I did some exploring of the branch that went to the Port of Miami today. The line west of the Rt 1 crossing (near the AA Arena) isn't in the greatest of shape. The ballast is gone and the tracks are just sitting in the grass. The tracks are rusted black and must not have seen the turn of a wheel in ages. In some areas there are fence gates closed over the row. Around the AA sports arena busses, storage containers, and other security vehicles are parked on the tracks. The crossing signals over Rt1 are in good shape and boy are they large... 5 signals overhead plus on the side and gates and signs. As you go west of Rt 1 the residential streets are all well guarded with overhead crossing signals; although trees are growing over them. This line was also signaled at one time; there are signal mast bases along the tracks.

At the intersection of NW 1st St & NW 12th Ave there appears to have been a yard. Two tracks go off the main and down the middle of NW 11th St. Although the tracks are paved over you can still see them poking thru. There are ancient crossing signs that protected these two tracks that read "look out for the cars". Does anyone know what this street running spur was?

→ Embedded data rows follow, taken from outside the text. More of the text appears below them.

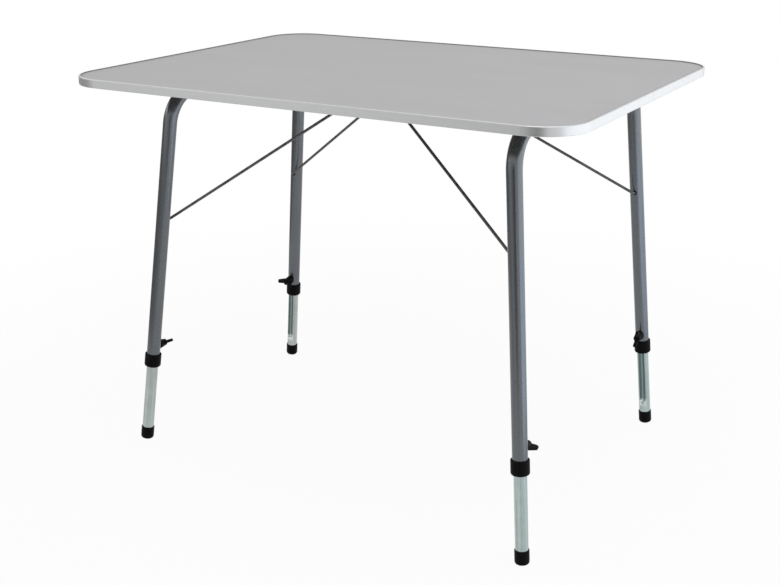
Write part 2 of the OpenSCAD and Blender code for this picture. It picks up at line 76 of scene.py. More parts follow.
class Row(Enum):
    """The two rows of legs, by the sign of Y."""

    FRONT = -1
    REAR = 1

    @property
    def word(self) -> str:
        """The row as it stands in the names of pieces."""
        return self.name.lower()


class Socket:
    """A node's output in an expression; each operator adds the Math node that it needs."""

    def __init__(self, nodes: "Nodes", out: bpy.types.NodeSocket) -> None:
        """Keeps the output and the tree that it belongs to.

        Args:
            nodes: the tree that gets the Math nodes.
            out: the output that stands in the expression.
        """
        self.nodes = nodes
        self.out = out

    def _math(self, operation: str, a: object, b: object) -> "Socket":
        """Adds one Math node.

        Args:
            operation: the Math node's operation.
            a: first value or socket.
            b: second value or socket.

        Returns:
            The node's result.
        """
        return self.nodes.node("ShaderNodeMath", {"operation": operation}, {0: a, 1: b})

    def __add__(self, other: object) -> "Socket":
        """The sum."""
        return self._math("ADD", self, other)

    def __radd__(self, other: object) -> "Socket":
        """The sum, with the number first."""
        return self._math("ADD", other, self)

    def __sub__(self, other: object) -> "Socket":
        """The difference."""
        return self._math("SUBTRACT", self, other)

    def __rsub__(self, other: object) -> "Socket":
        """The difference, with the number first."""
        return self._math("SUBTRACT", other, self)

    def __mul__(self, other: object) -> "Socket":
        """The product."""
        return self._math("MULTIPLY", self, other)

    def __pow__(self, other: object) -> "Socket":
        """The power."""
        return self._math("POWER", self, other)

    def __abs__(self) -> "Socket":
        """The value without its sign."""
        return self._math("ABSOLUTE", self, 0.0)

    def most(self, other: object) -> "Socket":
        """The larger of two values."""
        return self._math("MAXIMUM", self, other)

    def least(self, other: object) -> "Socket":
        """The smaller of two values."""
        return self._math("MINIMUM", self, other)

    def clamp(self) -> "Socket":
        """The value kept between 0 and 1."""
        return self.most(0.0).least(1.0)


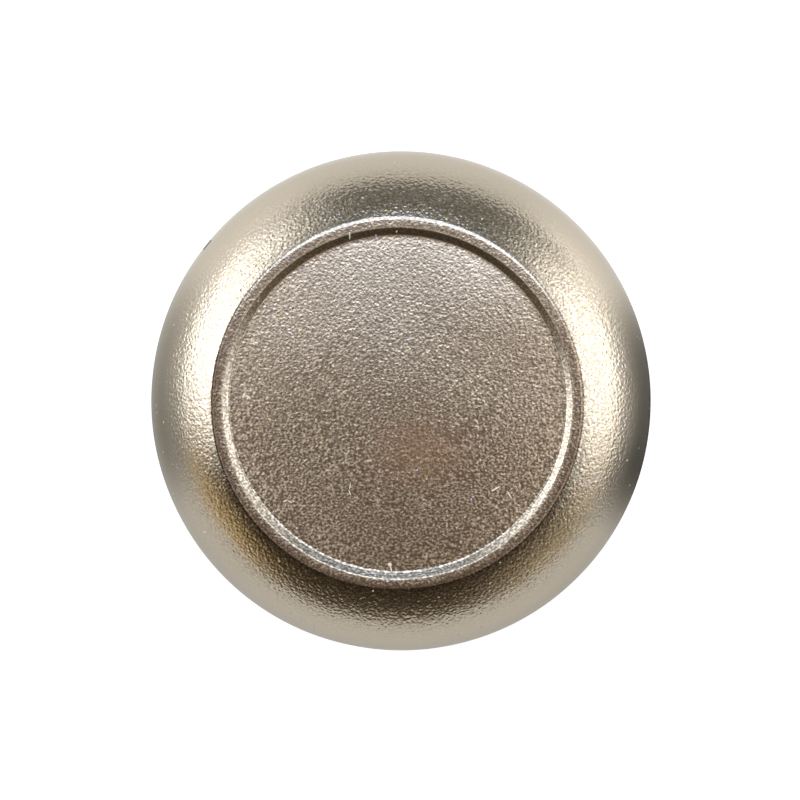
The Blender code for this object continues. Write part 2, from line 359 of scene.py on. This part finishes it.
def loop_root():
    """The fillet all round the place where the loop stands on the pad."""
    sections = []
    for i in range(2 * ARC_POINTS + 1):
        turn = math.pi / 4 * i / ARC_POINTS
        spread = ROOT_FILLET * (1 - math.cos(turn)) - SKIN
        sections.append(loop_section(spread, PAD_LEVEL + SKIN - ROOT_FILLET * (1 - math.sin(turn))))
    sections.append(loop_section(ROOT_FILLET - SKIN, PAD_LEVEL + OVERLAP))
    cage = bmesh.new()
    rings = [[cage.verts.new(point) for point in section] for section in sections]
    for lower, upper in zip(rings, rings[1:]):
        for i in range(len(lower)):
            cage.faces.new((lower[i - 1], lower[i], upper[i], upper[i - 1]))
    cage.faces.new(list(reversed(rings[0])))
    cage.faces.new(rings[-1])
    mesh = bpy.data.meshes.new("loop_root")
    cage.to_mesh(mesh)
    cage.free()
    return bpy.data.objects.new("loop_root", mesh)


def eye_cutter():
    """A turned bar along Y that widens in a round at both faces of the loop."""
    face = LOOP_THICKNESS / 2
    outside = face + OVERLAP
    wide = EYE_RADIUS + EYE_MOUTH_RADIUS
    upper_mouth = []
    for i in range(ARC_POINTS):
        turn = math.pi / 2 * i / (ARC_POINTS - 1)
        upper_mouth.append((
            wide - EYE_MOUTH_RADIUS * math.sin(turn),
            face - EYE_MOUTH_RADIUS * (1 - math.cos(turn)),
        ))
    lower_mouth = [(r, -height) for r, height in reversed(upper_mouth)]
    upper_end = [(0, outside), (wide, outside)]
    lower_end = [(wide, -outside), (0, -outside)]
    cutter = turned("eye_cutter", upper_end + upper_mouth + lower_mouth + lower_end, EYE_STEPS)
    along_y = Matrix.Rotation(math.radians(90), 4, "X")
    cutter.data.transform(Matrix.Translation((0, 0, LOOP_RADIUS)) @ along_y)
    return cutter


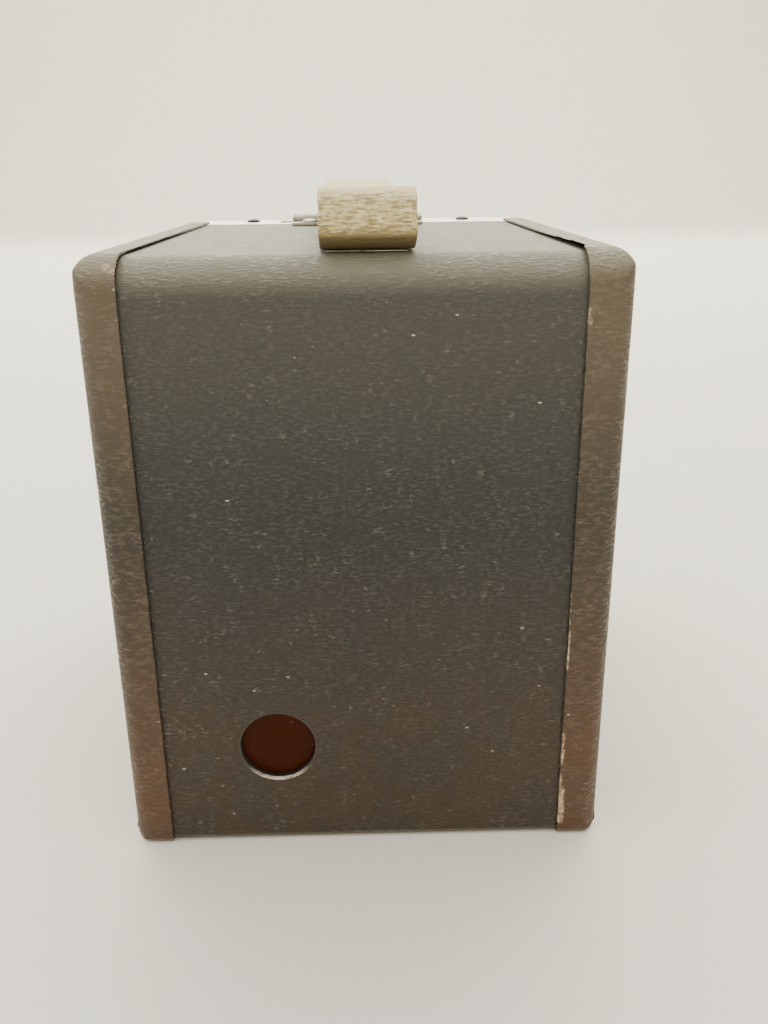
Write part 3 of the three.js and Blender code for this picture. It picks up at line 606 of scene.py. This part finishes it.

I'd love to go exploring this line more, but the neighborhood to the west of the Rt 1 xing is *extremely* bad. There were gang bangers and drug dealers everywhere. I actually was quite nervous and ended up going the wrong way down a one way street to get to Rt 1. I didn't even stop at the red lights; just coasted thru slowly. The line was also double and triple track at one time.

You can do a google street view of this area to follow the line. Even see what type of neighborhood it is! Based on the xing protection this line must have been very busy at one times. Those xing signals cost $100k at least and to see them all sitting there rotting away seems a waste.